AS: Did you always know that you were going to base a whole album on your hometown, or did the songs dictate it?

HW: The songs pushed me in that direction. I feel like “Heartland” (from The Dream) was kind of the mustard seed that opened the floodgate of talking about home for me. In hindsight, I can look back and see that maybe that’s where it started a little bit. Before The Dream had come out, some of these songs on Raised had already been part of that session back in 2019. Once I did that session, I started realizing this record is about where I came from.

AS: Since you had those songs in the bag, were you then more conscious about sticking to the theme?

HW: I was. I never like to control the co-write. I like to open it up and see what happens, what’s in the room that day, what people are inspired by. But I would definitely say that once I had a direction, I would come in with a bunch of ideas about that.

AS: Speaking of co-writers, there are some major names here, like Lori McKenna, Rodney Crowell, Brandy Clark just to name a few. Do those folks help you to bring your best to a session?

HW: 100 percent. Those are all heroes of mine and people that I really respect. So I want to come into the room and carry my weight and try to belong in the room. I mean I try and be on my A-game every day, but I definitely want to prove myself to those writers and to make them think that I am worthy of being in the same room?

AS: As someone who comes from a small town myself, I felt that these songs captured that experience very well, telling it like it is without either over-sentimentalizing or demonizing it. How important was that to you?

HW: That’s very important to me. I consider myself more of a people-watcher, a documentarian, more than me putting in my own personal opinions about things in my songs. I try and document them with as much accuracy as possible when I see them. The special thing about this record is a lot of it is me going back to my memory and what stands out to me about where I grew up. I’m sure there are actually points where I’ve slightly romanticized things. I think that’s what’s kind of cool about this record is it’s a trip back to what I remember about my childhood and growing up.
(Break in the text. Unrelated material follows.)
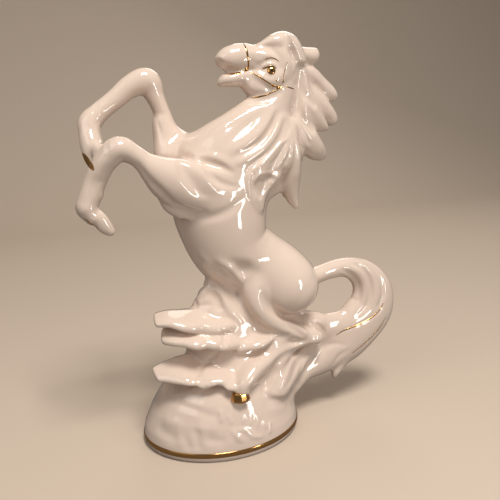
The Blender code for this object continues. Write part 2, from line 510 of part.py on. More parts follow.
def adjusted(name, stations):
    """The stations with the driving widths applied."""
    rows = []
    for x, y, z, tall, wide in stations:
        if name in TRUNK_FORMS:
            wide *= TRUNK_WIDTH / UNIT / TRUNK_DRAWN
            y *= TRUNK_WIDTH / UNIT / TRUNK_DRAWN
        if name in FORELEG_FORMS:
            y *= FORELEG_SPREAD / UNIT / SPREAD_DRAWN
        if name in TAIL_FORMS:
            wide *= TAIL_THICKNESS / UNIT / TAIL_DRAWN
        rows.append((x, y, z, tall, wide))
    return rows


def smooth_rows(rows, step):
    """Rows read from a Catmull-Rom curve through the stations, about one step apart."""
    ends = [rows[0]] + list(rows) + [rows[-1]]
    out = []
    for p0, p1, p2, p3 in zip(ends, ends[1:], ends[2:], ends[3:]):
        count = max(1, int(round(math.dist(p1[:3], p2[:3]) / step)))
        for k in range(count):
            t = k / count
            row = [
                0.5 * (2 * b + (c - a) * t + (2 * a - 5 * b + 4 * c - d) * t * t
                       + (3 * b - a - 3 * c + d) * t * t * t)
                for a, b, c, d in zip(p0, p1, p2, p3)
            ]
            out.append(row)
    out.append(list(rows[-1]))
    return out


def skin_rings(mesh, rings, first_pole, last_pole):
    """Bridges one ring to the next and closes both ends on a point."""
    loops = [[mesh.verts.new(point) for point in ring] for ring in rings]
    for one, other in zip(loops, loops[1:]):
        for k in range(len(one)):
            n = (k + 1) % len(one)
            mesh.faces.new((one[k], one[n], other[n], other[k]))
    for loop, pole, back in ((loops[0], first_pole, True), (loops[-1], last_pole, False)):
        tip = mesh.verts.new(pole)
        for k in range(len(loop)):
            n = (k + 1) % len(loop)
            corner = (loop[n], loop[k], tip) if back else (loop[k], loop[n], tip)
            mesh.faces.new(corner)


def loft(mesh, stations):
    """Oval rings along the path, each square to it, with a rounded end at both tips."""
    rows = smooth_rows(stations, STEP)
    for row in rows:
        row[3:] = [max(half, 0.4) for half in row[3:]]
    centres = [Vector(row[:3]) for row in rows]
    across = Vector((0.0, 1.0, 0.0))
    rings = []
    frames = []
    for k, row in enumerate(rows):
        ahead = centres[min(k + 1, len(rows) - 1)] - centres[max(k - 1, 0)]
        ahead.normalize()
        side = (across - ahead * across.dot(ahead)).normalized()
        up = ahead.cross(side)
        frames.append((centres[k], ahead, side, up, row[3], row[4]))

    def ring(frame, share, push):
        centre, ahead, side, up, tall, wide = frame
        middle = centre + ahead * push
        return [
            (middle + up * (share * tall * math.cos(a)) + side * (share * wide * math.sin(a))) * UNIT
            for a in (2 * math.pi * i / SIDES for i in range(SIDES))
        ]

    first, last = frames[0], frames[-1]
    reach_0, reach_1 = min(first[4:]), min(last[4:])
    for angle in (70, 50, 25):
        a = math.radians(angle)
        rings.append(ring(first, math.cos(a), -reach_0 * math.sin(a)))
    rings += [ring(frame, 1.0, 0.0) for frame in frames]
    for angle in (25, 50, 70):
        a = math.radians(angle)
        rings.append(ring(last, math.cos(a), reach_1 * math.sin(a)))
    skin_rings(
        mesh, rings, (first[0] - first[1] * reach_0) * UNIT, (last[0] + last[1] * reach_1) * UNIT
    )


def oval_rings(levels):
    """Level ovals, from (height, half length, half width), in metres."""
    count = 64
    return [
        [
            Vector((long * math.cos(a), wide * math.sin(a), z))
            for a in (2 * math.pi * i / count for i in range(count))
        ]
        for z, long, wide in levels
    ]


def foot(mesh):
    """The flared oval foot, carried a little below the floor so that a flat cut can end it."""
    levels = [(z * UNIT, FOOT_LENGTH / 2 * s, FOOT_WIDTH / 2 * s) for z, s in FOOT_PROFILE]
    rings = oval_rings(levels)
    low, high = levels[0][0], levels[-1][0] + 1.0 * UNIT
    skin_rings(mesh, rings, Vector((0, 0, low)), Vector((0, 0, high)))


def object_of(mesh, name):
    data = bpy.data.meshes.new(name)
    bmesh.ops.recalc_face_normals(mesh, faces=mesh.faces)
    mesh.to_mesh(data)
    mesh.free()
    obj = bpy.data.objects.new(name, data)
    obj.location.x = FOOT_X * UNIT
    bpy.context.scene.collection.objects.link(obj)
    return obj


def helper(obj):
    obj.hide_render = True
    obj.display_type = "WIRE"
    return obj


def recess():
    """The shallow oval recess inside the ring that the foot stands on."""
    floor_share = dict(FOOT_PROFILE)[0]
    long = FOOT_LENGTH / 2 * floor_share - FOOT_RING
    wide = FOOT_WIDTH / 2 * floor_share - FOOT_RING
    levels = [(-CUT_BELOW, long, wide)]
    levels += [(FOOT_RECESS * share, long - inward, wide - inward) for share, inward in RECESS_EDGE]
    mesh = bmesh.new()
    rings = oval_rings(levels)
    skin_rings(mesh, rings, Vector((0, 0, -CUT_BELOW)), Vector((0, 0, FOOT_RECESS)))
    return helper(object_of(mesh, "foot_recess"))


def vent():
    """The round hole that lets the slip and the kiln's hot air out."""
    mesh = bmesh.new()
    half = VENT_WIDTH / 2
    bmesh.ops.create_cone(
        mesh, cap_ends=True, segments=32, radius1=half, radius2=half, depth=VENT_DEPTH
    )
    bmesh.ops.translate(mesh, vec=(0.0, 0.0, VENT_DEPTH / 2 - CUT_BELOW), verts=mesh.verts)
    return helper(object_of(mesh, "vent_hole"))


def floor_block():
    """A block whose top is the floor: it cuts the foot flat."""
    mesh = bmesh.new()
    bmesh.ops.create_cube(mesh, size=1.0)
    bmesh.ops.scale(mesh, vec=FLOOR_BLOCK, verts=mesh.verts)
    bmesh.ops.translate(mesh, vec=(0.0, 0.0, -FLOOR_BLOCK[2] / 2), verts=mesh.verts)
    return helper(object_of(mesh, "floor_block"))


def porcelain():
    material = bpy.data.materials.new("porcelain")
    material.use_nodes = True
    shader = material.node_tree.nodes["Principled BSDF"]
    shader.inputs["Base Color"].default_value = (0.86, 0.81, 0.74, 1.0)
    shader.inputs["Roughness"].default_value = 0.08
    shader.inputs["Metallic"].default_value = 0.0
    shader.inputs["Coat Weight"].default_value = 0.6
    return material


def cut(obj, name, tool):
    boolean = obj.modifiers.new(name, "BOOLEAN")
    boolean.operation = "DIFFERENCE"
    boolean.solver = "EXACT"
    boolean.object = tool


def clay_body():
    """All forms and the foot, joined by a voxel remesh and softened, as a mesh of its own."""
    mesh = bmesh.new()
    foot(mesh)
    for name, stations in FORMS.items():
        loft(mesh, adjusted(name, stations))
    rough = object_of(mesh, "rough_clay")
    clay = rough.modifiers.new("one_clay_body", "REMESH")
    clay.mode = "VOXEL"
    clay.voxel_size = CLAY_GRAIN * UNIT
    clay.use_smooth_shade = True
    joins = rough.modifiers.new("softened_joins", "SMOOTH")
    joins.factor = 0.5
    joins.iterations = 6
    graph = bpy.context.evaluated_depsgraph_get()
    data = bpy.data.meshes.new_from_object(rough.evaluated_get(graph))
    data.name = "horse_figurine"
    bpy.data.objects.remove(rough, do_unlink=True)
    return data


def laid_on(surface, stations, middle=None):
    """The path through the stations, about CARVING_STEP apart, with each point laid on the
    nearest of the clay's surface. A middle turns the path about that Y first."""
    rows = np.array(smooth_rows(stations, CARVING_STEP))
    if middle is not None:
        rows[:, 1] = 2 * middle - rows[:, 1]
    for row in rows:
        row[:3] = surface.find_nearest(Vector(row[:3]) * UNIT)[0] / UNIT
    return rows


def carving(data):
    """How far each vertex sinks, in station millimetres: for each path that passes it, depth
    times e^-(distance / half width)^2, measured from the nearest point of the path."""
    points = np.empty(3 * len(data.vertices), np.float32)
    data.vertices.foreach_get("co", points)
    points = points.reshape(-1, 3) / UNIT
    surface = BVHTree.FromPolygons([v.co for v in data.vertices], [p.vertices for p in data.polygons])
    sunk = np.zeros(len(points))
    for middle, stations in CREASES.values():
        for turn in (None,) if middle is None else (None, middle):
            path = laid_on(surface, stations, turn)
            reach = 2.5 * path[:, 4].max()
            near = np.flatnonzero(
                ((points > path[:, :3].min(0) - reach) & (points < path[:, :3].max(0) + reach)).all(1)
            )
            apart = np.linalg.norm(points[near, None] - path[None, :, :3], axis=2)
            nearest = apart.argmin(1)
            share = apart[np.arange(len(near)), nearest] / path[nearest, 4]
            sunk[near] += path[nearest, 3] * np.exp(-(share**2))
    return sunk


def carve(obj, sunk):
    """Moves the surface in along the creases and out along the ridges, by two Displace modifiers
    whose vertex groups hold how far."""
    for name, way in (("pressed_in", 1.0), ("raised", -1.0)):
        depth = np.maximum(sunk * way, 0.0)
        group = obj.vertex_groups.new(name=name)
        for index in np.flatnonzero(depth > 0.01):
            group.add([int(index)], float(depth[index] / depth.max()), "REPLACE")
        displace = obj.modifiers.new(name, "DISPLACE")
        displace.direction = "NORMAL"
        displace.mid_level = 0.0
        displace.strength = -way * float(depth.max()) * UNIT
        displace.vertex_group = name


def figurine():
    data = clay_body()
    data.materials.clear()
    data.materials.append(porcelain())
    obj = bpy.data.objects.new("horse_figurine", data)
    obj.location.x = FOOT_X * UNIT
    bpy.context.scene.collection.objects.link(obj)
    carve(obj, carving(data))

    glaze = obj.modifiers.new("glaze", "SMOOTH")
    glaze.factor = 0.5
    glaze.iterations = 2

    fewer = obj.modifiers.new("fewer_facets", "DECIMATE")
    fewer.ratio = FACETS_KEPT

    cut(obj, "flat_foot", floor_block())
    cut(obj, "foot_recess", recess())
    cut(obj, "vent_hole", vent())
    return obj


for old in list(bpy.data.objects):
    bpy.data.objects.remove(old, do_unlink=True)
figurine()
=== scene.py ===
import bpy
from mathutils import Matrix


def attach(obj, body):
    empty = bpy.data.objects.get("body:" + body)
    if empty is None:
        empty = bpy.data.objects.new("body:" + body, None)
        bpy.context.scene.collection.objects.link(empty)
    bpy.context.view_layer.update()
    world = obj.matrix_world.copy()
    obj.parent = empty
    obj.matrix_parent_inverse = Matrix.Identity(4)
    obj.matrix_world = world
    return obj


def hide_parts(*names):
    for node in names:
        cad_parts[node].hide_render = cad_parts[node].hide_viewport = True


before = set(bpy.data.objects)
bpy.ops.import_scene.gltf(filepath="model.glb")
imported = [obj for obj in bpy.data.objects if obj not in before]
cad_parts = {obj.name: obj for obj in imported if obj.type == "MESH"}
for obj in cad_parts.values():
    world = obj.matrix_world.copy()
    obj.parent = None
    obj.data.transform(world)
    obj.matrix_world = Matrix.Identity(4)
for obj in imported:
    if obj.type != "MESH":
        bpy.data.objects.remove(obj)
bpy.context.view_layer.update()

# A porcelain horse rearing on a rocky mound, glazed warm white and lined with gold lustre.
# Lengths in the tables are millimetres from the middle of the foot; the mesh is in metres.
# The body is modelled as clay: a grid of numbers, below 0 inside the figure and above 0 outside.
# Each form is an oval carried along a smooth path and runs softly into the ones before it. The
# rock's slabs are squarer. Then creases are pressed in and ridges raised, and the skin is the
# surface where the numbers cross 0.

import math

import bmesh
import bpy
import numpy as np
from mathutils import Matrix

MM = 0.001
FOOT_X = -25.5            # middle of the foot, from the middle of the figurine's length

# The clay.
CLAY_LOW, CLAY_HIGH = (-95, -50, -4), (150, 50, 278)    # the block that holds the figure
CLAY_STEP = 0.8           # grid spacing
FAR_OUT = 9.0             # the number where nothing is near
THINNEST = 0.3            # least half width of a form or a crease
FORM_STEP, CREASE_STEP, LINE_STEP = 1.6, 1.0, 0.6   # steps along the paths
CREASE_REACH = 2.6        # how many of its widths a crease reaches
SLAB_SOFT, SLAB_POWER = 2.0, 3      # how softly the rock's slabs join, and how square they are
MOST_TRIANGLES = 196000
NORMAL_REACH = 0.45       # how far to each side the surface's slope is read
LEAST_SLOPE = 0.3         # slope that a point moving to the surface reckons with at least
FAR_SETTLES = 12          # moves that bring a path's copy onto the far side's surface
FLAT_BELOW = 0.2          # what lies lower than this is set down on the floor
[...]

I hope that it celebrates that because when I look back, I think that I had a really great childhood.

Hailey Whitters; Photo by Harper Smith

AS: You had a very specific experience growing up in Iowa, but I feel like these experiences could certainly apply to people from small towns everywhere?
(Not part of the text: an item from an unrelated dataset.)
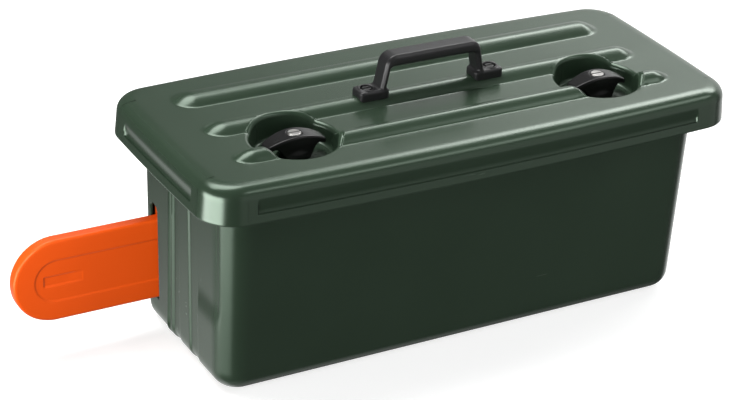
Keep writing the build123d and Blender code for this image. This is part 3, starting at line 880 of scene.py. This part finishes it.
def handle_field(p):
    """Strap handle whose feet are hollowed to sit on the middle bead."""
    x, y, z = np.abs(p[..., 0]), p[..., 1] - HANDLE_Y, p[..., 2]
    arch = bevelled(arch_outline(x, z), np.abs(y) - HANDLE_HALF, ARCH_BEVEL, 0.9 * MM)
    from_screw = np.hypot(x - HANDLE_SCREW_X, y)
    body = join(arch, foot_field(x, y, z, from_screw), 2.4 * MM)
    recess = np.maximum(from_screw - RECESS_R, FOOT_TOP - RECESS_DEPTH - z)
    body = meet(body, -recess, 0.5 * MM)
    bead = LID_HIGH.z - BEAD_HEIGHT * (y / BEADS[1][1]) ** 2
    return np.maximum(body, np.maximum(bead, HANDLE_LOW.z) - z)


def make_handle():
    """Carrying handle, meshed from its field."""
    margin = 2 * MM
    low = HANDLE_LOW - Vector((margin,) * 3)
    high = HANDLE_HIGH + Vector((margin,) * 3)
    points, faces = contour(handle_field, low, high, 0.9 * MM)
    handle = piece("handle_body", points, faces, GREY, sharp=60)
    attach(handle, "lid")
    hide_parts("handle")


# ======================= latch knobs =======================
KNOB_LOW_Z = KNOBS["left"][0].z
KNOB_TOP_Z = KNOBS["left"][1].z
KNOB_HALF = (KNOBS["left"][1].x - KNOBS["left"][0].x) / 2
HUB_R = 13 * MM
HUB_HEIGHT = 7 * MM
KNOB_DROOP = 10 * MM  # how much lower the grip's top is at its ends
KNOB_END_HALF = 8.5 * MM  # half width of the grip at its ends
KNOB_SWELL = 4.5 * MM  # how much the half width grows towards the middle
FLARE_HEIGHT = 22 * MM
BELLY_RISE, BELLY_DROP = 14.5 * MM, 3.2 * MM
SCREW_POCKET_R, SCREW_POCKET_DEPTH = 8.1 * MM, 2.1 * MM


def knob_field(p):
    """Arched grip that droops at both ends, flaring into a round hub. The origin is on its axis."""
    x, y, z = np.abs(p[..., 0]), np.abs(p[..., 1]), p[..., 2]
    share = x / KNOB_HALF
    crown = KNOB_TOP_Z - KNOB_DROOP * share ** 2
    half_width = KNOB_END_HALF + KNOB_SWELL * (1 - share ** 2)
    top = (z - crown) / np.sqrt(1 + (2 * KNOB_DROOP * x / KNOB_HALF ** 2) ** 2)
    fall = np.maximum(crown - z, 0)
    t = np.minimum(fall / FLARE_HEIGHT, 1)
    flare = MM * (3 * t ** 3 - 4 * t * (1 - t))  # hollow below the top edge, wider at the foot
    side = (y - half_width - flare) * 0.9
    strip = bevelled(top, side, 1.6 * MM, 0.5 * MM)
    end = x - KNOB_HALF + 2 * MM * (y / KNOB_END_HALF) ** 2
    strip = bevelled(strip, end, 1.2 * MM, 0.7 * MM)
    belly = KNOB_LOW_Z + BELLY_RISE * smooth(HUB_R - 5 * MM, HUB_R + 12 * MM, x)
    belly = belly - BELLY_DROP * smooth(HUB_R + 11 * MM, KNOB_HALF, x)
    strip = meet(strip, (belly - z) * 0.85, 1.0 * MM)
    from_axis = np.hypot(x, y)
    hub = bevelled(from_axis - HUB_R, z - KNOB_LOW_Z - HUB_HEIGHT, 1.0 * MM, 0.6 * MM)
    hub = np.maximum(hub, KNOB_LOW_Z - z)
    body = join(strip, hub, 5 * MM)
    body = np.maximum(body, KNOB_LOW_Z - z)
    recess = np.maximum(from_axis - SCREW_POCKET_R, KNOB_TOP_Z - SCREW_POCKET_DEPTH - z)
    return meet(body, -recess, 0.4 * MM)


def make_knobs():
    """Both latch knobs, one mesh placed over each well."""
    margin = 2 * MM
    reach = 21 * MM  # beyond the flare's foot
    low = (-KNOB_HALF - margin, -reach, KNOB_LOW_Z - margin)
    high = (KNOB_HALF + margin, reach, KNOB_TOP_Z + margin)
    points, faces = contour(knob_field, low, high, 0.7 * MM)
    for side, x0 in zip(KNOBS, KNOB_XS):
        knob = piece(f"knob_grip_{side}", points + (x0, KNOB_Y, 0), faces, BLACK, sharp=60)
        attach(knob, f"latch_{side}")
        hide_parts(f"knob_{side}")


# ======================= scabbard =======================
BLADE_R = 48 * MM
BLADE_CENTRE_X = SCABBARD_LOW.x + BLADE_R
BLADE_Y = (SCABBARD_LOW.y + SCABBARD_HIGH.y) / 2
BLADE_Z = 84 * MM
BLADE_HALF = 7.5 * MM
BLADE_EDGE_R = 3.2 * MM
BLADE_WALL, BLADE_FACE_WALL = 2 * MM, 3.2 * MM
SUNK_DEPTH = 1.0 * MM  # long panel along each face
SUNK_EDGES = (23.6 * MM, 25.2 * MM)  # its sloping edge, measured from the blade's middle line
WINDOW_DEPTH = 1.4 * MM  # small pocket inside the panel, shallower towards the tub
WINDOW_X, WINDOW_Z = (-417 * MM, -375 * MM), (78.6 * MM, 89.4 * MM)
WINDOW_SOFT = 0.9 * MM
COLLAR_X, COLLAR_HALF_X = -280.5 * MM, 2 * MM  # flange inside the tub's end wall
COLLAR_HALF_Y = 12.5 * MM
COLLAR_Z = (28 * MM, 154 * MM)


def blade_field(p):
    """Flat hollow blade with a round tip, a sunk panel on both faces and a collar inside the tub."""
    x, y, z = p[..., 0], np.abs(p[..., 1] - BLADE_Y), p[..., 2]
    ahead = np.maximum(BLADE_CENTRE_X - x, 0)
    from_spine = np.hypot(ahead, z - BLADE_Z)
    outline = from_spine - BLADE_R
    panel = SUNK_DEPTH * (1 - smooth(*SUNK_EDGES, from_spine))
    pocket = band(x, *WINDOW_X, WINDOW_SOFT) * band(z, *WINDOW_Z, WINDOW_SOFT)
    ramp = 1 - 0.75 * smooth(-392 * MM, WINDOW_X[1], x)
    face = y - BLADE_HALF + panel + WINDOW_DEPTH * pocket * ramp
    edge = BLADE_EDGE_R
    q1, q2 = np.maximum(outline + edge, 0), np.maximum(face + edge, 0)
    blade = np.hypot(q1, q2) + np.minimum(np.maximum(outline, face) + edge, 0) - edge
    blade = np.maximum(blade, x - SCABBARD_HIGH.x)
    blade = join(blade, collar_field(x, y, z), 0.8 * MM)
    cavity = np.maximum(outline + BLADE_WALL, y - BLADE_HALF + BLADE_FACE_WALL)
    return np.maximum(blade, -cavity)


def collar_field(x, y, z):
    """Flange that keeps the scabbard from sliding out through the slot."""
    low_z, high_z = COLLAR_Z
    qx = np.abs(x - COLLAR_X) - COLLAR_HALF_X
    qy = y - COLLAR_HALF_Y
    qz = np.abs(z - (high_z + low_z) / 2) - (high_z - low_z) / 2
    return np.maximum(np.maximum(qx, qy), qz)


def make_scabbard():
    """Orange scabbard, kept out of the plastic's reflections. Returns it for its own lamp."""
    margin = 2.1 * MM
    low = SCABBARD_LOW - Vector((margin,) * 3)
    high = SCABBARD_HIGH + Vector((margin,) * 3)
    points, faces = contour(blade_field, low, high, 1.1 * MM)
    blade = piece("scabbard_shell", points, faces, ORANGE, sharp=60)
    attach(blade, "scabbard")
    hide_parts("scabbard")
    blade.visible_glossy = False
    return blade


# ======================= hardware that stays as CAD =======================
def paint_cad_nodes():
    """Procedural finishes on the CAD nodes that are shown as they are."""
    others = {"latch_bush_left": BLACK, "latch_bush_right": BLACK, "handle_screws": BLACK_STEEL}
    for name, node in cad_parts.items():
        material = others.get(name, ZINC)
        for material_slot in node.material_slots:
            material_slot.material = material


# ======================= studio =======================
def make_floor():
    """Pale floor that shows a faint contact shadow and stays out of the plastic's reflections."""
    size, drop = 8.0, -0.4 * MM
    corners = [(-size, -size, drop), (size, -size, drop), (size, size, drop), (-size, size, drop)]
    material = bpy.data.materials.new("pale_floor")
    floor = piece("floor", corners, [(0, 1, 2, 3)], material)
    floor.visible_glossy = False
    floor.visible_diffuse = False
    material.use_nodes = True
    shader = material.node_tree.nodes["Principled BSDF"]
    shader.inputs["Base Color"].default_value = (0.5, 0.5, 0.5, 1)
    shader.inputs["Roughness"].default_value = 0.9
    shader.inputs["Specular IOR Level"].default_value = 0.0
    shader.inputs["Emission Color"].default_value = (1, 1, 1, 1)
    shader.inputs["Emission Strength"].default_value = 0.75


# Soft panels round the studio. In degrees: azimuth and elevation of the middle, half of the width
# and of the height, softness across and up. The last value is the brightness.
# Azimuth 0 is in front of the box, 90 at its right and 180 behind it.
PANELS = {
    "rear_key": (190, 68, 45, 12, 22, 8, 9.5),
    "front_fill": (35, 2, 30, 22, 15, 5, 0.65),
    "front_high": (48, 46, 22, 4, 10, 4, 4.0),
    "left_strip": (-80, -8, 25, 12, 10, 14, 16.5),
    "left_table": (-155, -53, 40, 20, 20, 5, 0.9),
    "backdrop": (122, -5, 17, 30, 22, 5, 1.15),
    "rear_overhead": (122, 38, 17, 5, 10, 4, 10.0),
    "table": (0, -90, 180, 25, 12, 12, 0.4),
}
AMBIENT = 0.12


def make_scabbard_light(scabbard):
    """Soft lamp above and in front of the scabbard's tip that lights nothing else."""
    data = bpy.data.lights.new("scabbard_light", "AREA")
    data.shape = "DISK"
    data.size = 0.3
    data.energy = 11.0
    data.specular_factor = 0.3
    lamp = bpy.data.objects.new("scabbard_light", data)
    bpy.context.scene.collection.objects.link(lamp)
    lamp.location = (-0.85, -0.45, 0.50)
    tip = Vector((-0.43, BLADE_Y, BLADE_Z))
    aim = tip - lamp.location
    lamp.rotation_euler = aim.to_track_quat("-Z", "Y").to_euler()
    lit = bpy.data.collections.new("scabbard_only")
    lit.objects.link(scabbard)
    lamp.light_linking.receiver_collection = lit


def maths(tree, operation, first, second=None, third=None):
    """Math node; each operand is a socket or a number."""
    node = add_node(tree, "ShaderNodeMath", operation=operation)
    for socket, value in zip(node.inputs, (first, second, third)):
        if isinstance(value, (int, float)):
            socket.default_value = value
        elif value is not None:
            tree.links.new(value, socket)
    return node.outputs["Value"]


def window(tree, offset, half, soft):
    """1 within half of zero, easing to 0 over soft."""
    node = add_node(
        tree,
        "ShaderNodeMapRange",
        interpolation_type="SMOOTHSTEP",
        **{"From Min": half, "From Max": half + soft, "To Min": 1.0, "To Max": 0.0},
    )
    tree.links.new(maths(tree, "ABSOLUTE", offset), node.inputs["Value"])
    return node.outputs["Result"]


def make_world():
    """White to the camera; to everything else, a dim room with soft bright panels."""
    world = bpy.data.worlds.new("studio")
    bpy.context.scene.world = world
    world.use_nodes = True
    tree = world.node_tree
    background = tree.nodes["Background"]
    place = add_node(tree, "ShaderNodeTexCoord")
    split = add_node(tree, "ShaderNodeSeparateXYZ")
    tree.links.new(place.outputs["Generated"], split.inputs[0])
    toward_front = maths(tree, "MULTIPLY", split.outputs["Y"], -1.0)
    degrees = 180 / math.pi
    azimuth = maths(tree, "MULTIPLY", maths(tree, "ARCTAN2", split.outputs["X"], toward_front), degrees)
    elevation = maths(tree, "MULTIPLY", maths(tree, "ARCSINE", split.outputs["Z"]), degrees)
    total = AMBIENT
    for middle, height, half_width, half_height, soft, soft_up, brightness in PANELS.values():
        turn = maths(tree, "WRAP", maths(tree, "SUBTRACT", azimuth, middle), 180.0, -180.0)
        rise = maths(tree, "SUBTRACT", elevation, height)
        across = window(tree, turn, half_width, soft)
        up = window(tree, rise, half_height, soft_up)
        shape = maths(tree, "MULTIPLY", across, up)
        total = maths(tree, "ADD", total, maths(tree, "MULTIPLY", shape, brightness))
    seen = add_node(tree, "ShaderNodeLightPath")
    final = add_node(tree, "ShaderNodeMix", data_type="FLOAT")
    final.inputs[3].default_value = 1.0
    tree.links.new(seen.outputs["Is Camera Ray"], final.inputs[0])
    tree.links.new(total, final.inputs[2])
    tree.links.new(final.outputs[0], background.inputs["Strength"])
    background.inputs["Color"].default_value = (1, 1, 1, 1)


def make_camera():
    """Three-quarter view from the front left, rolled a little."""
    azimuth, elevation, roll = math.radians(-30.24), math.radians(27.5), math.radians(3.04)
    distance = 2.54905
    target = Vector((-0.0430, 0.03974, 0.11336))
    back = Vector(
        (
            math.sin(azimuth) * math.cos(elevation),
            -math.cos(azimuth) * math.cos(elevation),
            math.sin(elevation),
        )
    )
    right = (-back).cross(Vector((0, 0, 1))).normalized()
    up = right.cross(-back)
    axis_x = right * math.cos(roll) + up * math.sin(roll)
    axis_y = up * math.cos(roll) - right * math.sin(roll)
    data = bpy.data.cameras.new("camera")
    data.sensor_width = 36
    data.lens = 112.67
    camera = bpy.data.objects.new("camera", data)
    bpy.context.scene.collection.objects.link(camera)
    camera.matrix_world = Matrix.Translation(target + back * distance) @ Matrix(
        (axis_x, axis_y, back)
    ).transposed().to_4x4()
    bpy.context.scene.camera = camera


make_lid()
make_tub()
make_handle()
make_knobs()
make_scabbard_light(make_scabbard())
paint_cad_nodes()
make_floor()
make_world()
make_camera()
bpy.context.scene.view_settings.view_transform = "Standard"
HW: I hope that’s the case. It’s similar to when I moved down South. I remember people saying, “Oh, you’re not country, you’re from the North.” The scenery may be different up there. It’s a little more cornfield and dirt-rock road than it is red dirt and kudzu vines. But it’s still country up there. I think that the record is heavily leaning on being from the Midwest and the heartland and stuff like that. But I hope that there are universal elements to it because I really think that it’s different scenery, but it’s kind of the same thing. And I hope everyone can tap into that.

AS:  Tell me about the song “Pretty Boy,” which is a really touching tribute to outsiders and kids who feel they might not fit in with the crowd.

HW: I grew up in a very rural part of the country. I have three brothers, I have a lot of boy cousins. Growing up, even for us girls too, it’s the kind of tough-headed, be strong, don’t cry, crying is weak mentality. I think that can be great in some respects, but I think it can also be quite damaging, seeing instances where it can be particularly damaging to boys. I remember my Dad telling me one time that vulnerability is a strength. People might think the opposite, but it’s actually a very courageous thing to show. I just wanted to make sure that those boys heard that message. I think that’s important. It’s a song for them, telling them that it’s a strength to be vulnerable and to show somebody who you are.

AS: Why did you choose “In A Field Somewhere” as the closing track? Was it about that phrase summing up all of those experiences you detail on the record?

HW: I didn’t pick up on that, but I love that you did. For me, that last verse in that song talks about when I die, put me in a field somewhere. And it felt like the ending note, I guess, to the entire record. But when you said that, it made me think it’s all back there. When I tell people I’m from Iowa, people are always like, “Oh, what’s up there? Just cornfields?” I think that song is so smart, because I did learn how to drive in a cornfield, and I did get engaged in a cornfield, and it’s where I used to go streaking with the boys from school and drank beer for the first time, and all this shit. To a lot of people, it looks like just corn, but it’s a whole lot more than that to me. That song is kind of laughing at that image, but also saying it ain’t all just about corn up here.

AS: Are you excited for the folks from Shueyville to hear the record?

HW: I hope that they’re happy with it. I’m kind of nervous. Someone asked me the other week, “Has anyone in your hometown or family heard this record?” I had to think about it. I was like, “Man, I don’t know.” We shot a lot of the “Boys Back Home” video at my Aunt’s farm, so they heard that song and they really liked it. But I hope that this record makes the people back home proud. I certainly meant it as a celebration of not just where I come from, but also small towns all over. They’re a big part of the reason I’m here in Nashville today. This was meant as a love letter to them and where I come from and the people that have inspired me along the way. And no matter where they came from, I hope that everyone can listen to this record top to bottom and have something that triggers a positive memory.